Submitted by AWL on 26 May, 2020 - 11:56 Author: Zack Muddle
Factory smoke

The Covid-19 pandemic has laid bare our vulnerability as humans, as societies, in the face of “the forces of nature”; our biological, molecular, physical environment. We face threats of even greater crises in the future driven by climate change, as Covid-19 was in part.

Environmental impacts of this crisis have already been dramatic. Nitrogen dioxide levels and air quality have improved the world over. People in areas of Punjab, northern India, have reportedly seen the Himalayas for the first time in decades. It is estimated that improved air quality in China from Covid-19 shutdowns will save tens of thousands of lives. Globally, an estimated seven million people die each year from the direct health impacts of air pollution.

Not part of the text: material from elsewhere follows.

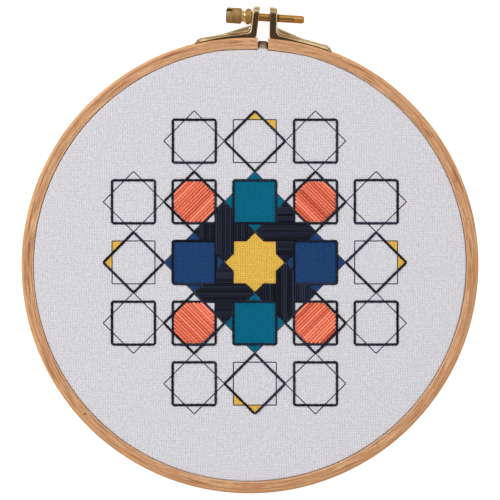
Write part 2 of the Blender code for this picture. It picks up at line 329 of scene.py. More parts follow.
def beech_finish(name, pale, brown, streak, fleck):
    """Fibres between brown and pale, growth rings and flecks over them, all along the strip."""
    finish, shader, add = start_finish(name, {"Coat Weight": 0.12, "Coat Roughness": 0.35})
    strip = add("Attribute", out=1, attribute_name="strip")
    _, across, depth = add("SeparateXYZ", (strip,)).node.outputs
    noises = []
    for scale, detail, rough in GRAIN_NOISES:
        scaled = add("Mapping", {0: strip, 3: scale})
        noises.append(add("TexNoise", (scaled, 1.0, detail, rough)))
    fibres, drift, spots, blotches = noises

    slant = add(TIMES_PLUS, (depth, 0.3, across))
    shifted = add(TIMES_PLUS, (drift, 7.0, slant))
    phase = add(TIMES, (shifted, RING_WAVE))
    ring_wave = add("Math SINE", (phase,))
    late_wood = add(SMOOTH, (ring_wave, 0.6, 1.0, 0.0, 0.9))
    broken = add(SMOOTH, (fibres, 0.6, 0.4, 0.0, 1.0))
    streaks = add(TIMES, (late_wood, broken))
    body = add(SMOOTH, (fibres, 0.36, 0.64, 0.0, 1.0))
    flecks = add(SMOOTH, (spots, 0.56, 0.7, 0.0, 0.6))
    warmth = add(SMOOTH, (blotches, 0.35, 0.7, 0.0, 0.35))
    colour = brown
    for share, over in ((body, pale), (streaks, streak), (flecks, fleck), (warmth, fleck)):
        colour = add(BLEND, (share, colour, over))
    roughness = add(SMOOTH, (fibres, 0.3, 0.7, 0.5, 0.36))
    relief = add("Bump", {"Height": fibres, "Distance": 0.06 * MM, "Strength": 0.5})
    fill(shader, {"Base Color": colour, "Roughness": roughness, "Normal": relief})
    return finish, shader, add, colour, across


# %% Varnished beech, with a painted shade line, an orange rim and a painted highlight by the bore
SHADE_LINE_R = 103.6  # where the flat front turns into the rounded rim
VARNISHED = "dfb186", "b8875c", "7c4e30", "ae6c3e"
beech, shader, add, colour, across = beech_finish("satin_beech", *VARNISHED)
off_shade_line = add(MINUS, (across, SHADE_LINE_R))
off_shade_line = add("Math ABSOLUTE", (off_shade_line,))
# The dark band where the flat front turns into the rounded rim is painted shade. The pale band next
# to the bore is a painted highlight on the inner edge.
bands = [  # a number, where its band starts and is full, the band's share, colour
    (off_shade_line, 0.5, 0.1, 0.35, "8a5a38"),
    (across, 103.9, 104.6, 0.45, "dc9c5e"),
    (across, 100.9, 100.3, 0.35, "e6bf98"),
]
for number, start, full, share, code in bands:
    band = add(SMOOTH, (number, start, full, 0.0, share))
    colour = add(BLEND, (band, colour, code))

# %% A few marks on its front
MARKS = [  # angle from the screw, radius, length, width, tilt from the grain, share, colour
    (135.6, 102.65, 1.9, 0.7, 84, 0.9, "3c2214"),
    (-141.0, 101.3, 1.5, 0.7, 40, 0.65, "4a2c1a"),
    (-63.4, 102.6, 7.0, 1.4, 3, 0.55, "b05a28"),
    (61.0, 102.0, 9.0, 0.8, 1, 0.4, "8a5230"),
    (-12.0, 101.6, 8.0, 0.8, 2, 0.35, "8a5230"),
    (171.0, 103.0, 10.0, 0.8, 1, 0.35, "8a5230"),
]
MARK_DEPTH = 4.0
place = add("TexCoord", out=3)
for angle, radius, length, width, tilt, share, code in MARKS:
    around = radians(90 + angle)
    spot = (radius * cos(around) * MM, (radius * sin(around) + HOOP_Y) * MM, RING_DEPTH * MM)
    centred = add("VectorMath SUBTRACT", (place, spot))
    turned = add("VectorRotate", {0: centred, "Angle": -around - radians(90 + tilt)})
    scale = (2 / (length * MM), 2 / (width * MM), 1 / (MARK_DEPTH * MM))
    stretched = add("VectorMath MULTIPLY", (turned, scale))
    away = add("VectorMath LENGTH", (stretched,))
    mark = add(SMOOTH, (away, 1.15, 0.45, 0.0, share))
    colour = add(BLEND, (mark, colour, code))
fill(shader, {"Base Color": colour})

# %% Bare beech, which the light has not reached
pale_beech, *_ = beech_finish("unvarnished_beech", "dfb891", "cda177", "a87c55", "c0895c")

# %% [markdown]
# ## The two rings
#
# A ring is one section carried round a circle. The section is a rectangle with rounded corners:
# the outer front edge is the softest, where hands have rubbed it. The outer ring stops at the
# split under the screw. Its two sawn ends aren't square to the strip, so each end leans: the
# angle at which the ring stops depends on the radius, and that lean fades within a few
# millimetres. Under the brackets the wood is pressed in by half a millimetre. No hoop stays
# quite round: this one is a slight oval, and its ends are drawn in where the screw pulls them.

# %% A rounded section, carried round
OVAL = 0.13
OVAL_TURN = radians(48)
DRAWN_IN = 0.5


def corner_arc(centre_r, centre_z, radius, first, steps=5):
    """A quarter circle in the section's plane, from the angle first, in degrees."""
    angles = np.radians(first + 90 * np.arange(steps + 1) / steps)
    return np.stack([centre_r + radius * np.cos(angles), centre_z + radius * np.sin(angles)], -1)


def ring_section(r_in, r_out, depth, outer_front, inner_front, back, side_points=6):
    """Four corner arcs joined by straight sides, with points along the sides, as (radius, z)."""
    arcs = [
        corner_arc(r_out - outer_front, depth - outer_front, outer_front, 0),
        corner_arc(r_in + inner_front, depth - inner_front, inner_front, 90),
        corner_arc(r_in + back, back, back, 180),
        corner_arc(r_out - back, back, back, 270),
    ]
    shares = np.linspace(0, 1, side_points + 2)[1:-1, None]
    sides = [a[-1] + (b[0] - a[-1]) * shares for a, b in zip(arcs, arcs[1:] + arcs[:1])]
    return np.concatenate([part for pair in zip(arcs, sides) for part in pair])


def carry_round(r, z, angles):
    """Points at r and z turned to each angle, and the same places told along the strip."""
    r, z, angles = np.broadcast_arrays(r, z, angles)
    strip = np.stack([angles * MEAN_R, r, z], -1)
    return np.stack([r * np.cos(angles), r * np.sin(angles), z], -1), strip


def out_of_round(angles):
    """OVAL times the cosine of twice the angle from its long axis, less DRAWN_IN at the split."""
    from_split = np.abs((angles - pi / 2 + pi) % (2 * pi) - pi) * MEAN_R
    near = ramp((24 - from_split) / 16)
    return OVAL * np.cos(2 * (angles - OVAL_TURN)) - DRAWN_IN * near**2 * (3 - 2 * near)


# %% The outer ring
RING_ROWS = 720
END_R = 103.5
LEFT_END_X, RIGHT_END_X = -2.70, 2.10  # x of each sawn end at END_R
END_LEAN = -0.06  # its change for each mm of radius
LEAN_REACH = 5.0
FOOT_END_X = 32.2
FOOT_PRESS = 0.5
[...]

More significantly, shutdowns have caused record falls of CO2 emissions levels. In the height of the crisis, one study estimates, daily global emissions fell by up to 17%, to levels last seen in 2006. On average, for individual countries, daily CO2 levels were down 26% in peak shutdown.

While energy use has increased in homes, this has been more than offset by much industry, aviation, and transport temporarily suspending.

Yet while emissions have dropped temporarily, atmospheric levels of greenhouse gasses continue to increase.

Until 2020, the global economy has had its foot on the accelerator, hurtling humanity ever faster into greater and still greater environmental destruction.

Momentarily pre-occupied by the viral threat, the foot has been temporarily lifted off the accelerator. We are still, currently, hurtling into these crises, albeit, for once, at a reduced rather than increased speed. And, once the driver has regained control, with a promise to jam the foot onto the accelerator again.

We need to instead force the foot onto the break, jump out of the vehicle, and even start to run in the opposite direction.

More important than the chemical and physical fallout of the Covid-19 crisis is the political impact.

The global response to this pandemic has shown the possibility of societal, state, economic intervention on a scale far beyond that recently dismissed and ridiculed as belonging to the realm of fantasy.

“Magic money trees” have been openly harvested, sacred taboos about governmental intervention in the economy and society publicly broken. Against the previously unquestionable rights of private property, of corporations and their bosses, the — supposed — needs of society and the economy as a whole are championed. It is discovered that environmentally destructive industries — which could not previously be stopped, slowed, or transformed — can in fact be turned off.

The importance of workers, work, and socially useful “key” work has been thrown into sharp relief.

The social, individual and economic difficulties we are now facing are significantly beyond what would be needed for even many of the most ambitious environmental transitions.

The horizons of possibility have been widened. We must demand that governments rise to the climate crisis with comparable — indeed greater — seriousness than they have done against Covid-19. We must organise to make the labour movement do likewise.